Whilst emphasising that the national court hearing the case has sole jurisdiction to determine whether, and to what extent, the internal rule meets those requirements, the ECJ provided guidance in that respect.

  1. It stated that an employer’s desire to project an image of neutrality towards its customers is legitimate, notably where the only workers involved are those who come into contact with customers.
  2. In addition, the ban on the visible wearing of signs of political, philosophical or religious beliefs is appropriate for the purpose of ensuring that a policy of neutrality is properly applied, provided that that policy is genuinely pursued in a consistent and systematic manner.
  3. In this instance, it was also necessary to ascertain whether the prohibition covers only G4S workers who interact with customers.
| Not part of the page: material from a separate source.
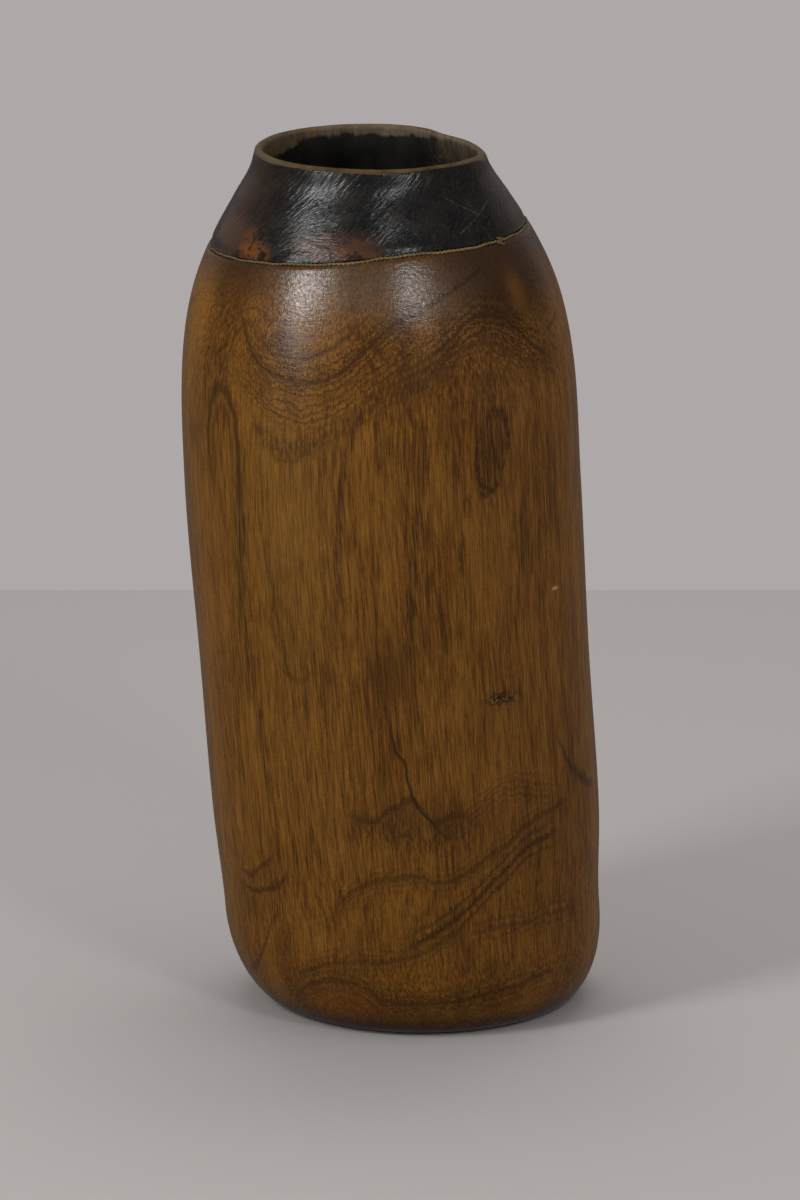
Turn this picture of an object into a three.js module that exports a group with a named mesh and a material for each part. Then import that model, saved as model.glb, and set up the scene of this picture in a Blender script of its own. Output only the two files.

If that was the case, the prohibition must be considered strictly necessary for the purpose of achieving the aim pursued.
  4. It should also be ascertained whether it would have been possible for G4S to offer Ms Achbita a post not involving any visual contact with those customers, instead of dismissing her.

Bougnaoui v Micropole Univers (the Micropole Case)  

In the second of the separate cases, prior to being recruited by Micropole, Ms Bougnaoui was informed by a representative of Micropole at a student fair that the wearing of an Islamic headscarf might pose a problem when she was in contact with customers of the company.  Micropole nonetheless employed Ms Bougnaoui as a design engineer and she wore an Islamic veil to work.  Following a complaint from a customer, Micropole asked her not to wear a veil in future.  Ms Bougnaoui objected and was subsequently dismissed.  She challenged her dismissal in the French courts.

The French court asked the ECJ; can the willingness of an employer to take account of the wishes of a customer no longer to have that employer’s services provided by a worker wearing an Islamic headscarf be considered a ‘genuine and determining occupational requirement’ so as to rule out discrimination?

The ECJ found that, if Ms Bougnaoui’s dismissal was based on non-compliance with an internal rule prohibiting the visible wearing of signs of political, philosophical or religious beliefs, the national court would need to determine whether the conditions set out in the G4S case are satisfied. If the dismissal of Ms Bougnaoui was not based on the existence of such an internal rule, the willingness of an employer to take account of a customer’s wish to no longer have the employer’s services provided by a worker who wears an Islamic headscarf cannot be justified as it does not constitute a genuine occupational requirement so as to rule out discrimination.


Although these cases are widely being reported in the general media as European law allowing the banning the wearing of Islamic headscarves in the workplace, the effect of them will not be so far reaching as to allow all such rules. Employers should therefore exercise caution when introducing or implementing similar rules and employees should not take it as granted that this latest development in the case law necessarily means any such rules which apply to them are lawful.      


15 March 2017

This update is for general guidance only.  Legal advice should be sought before taking action in relation to specific matters.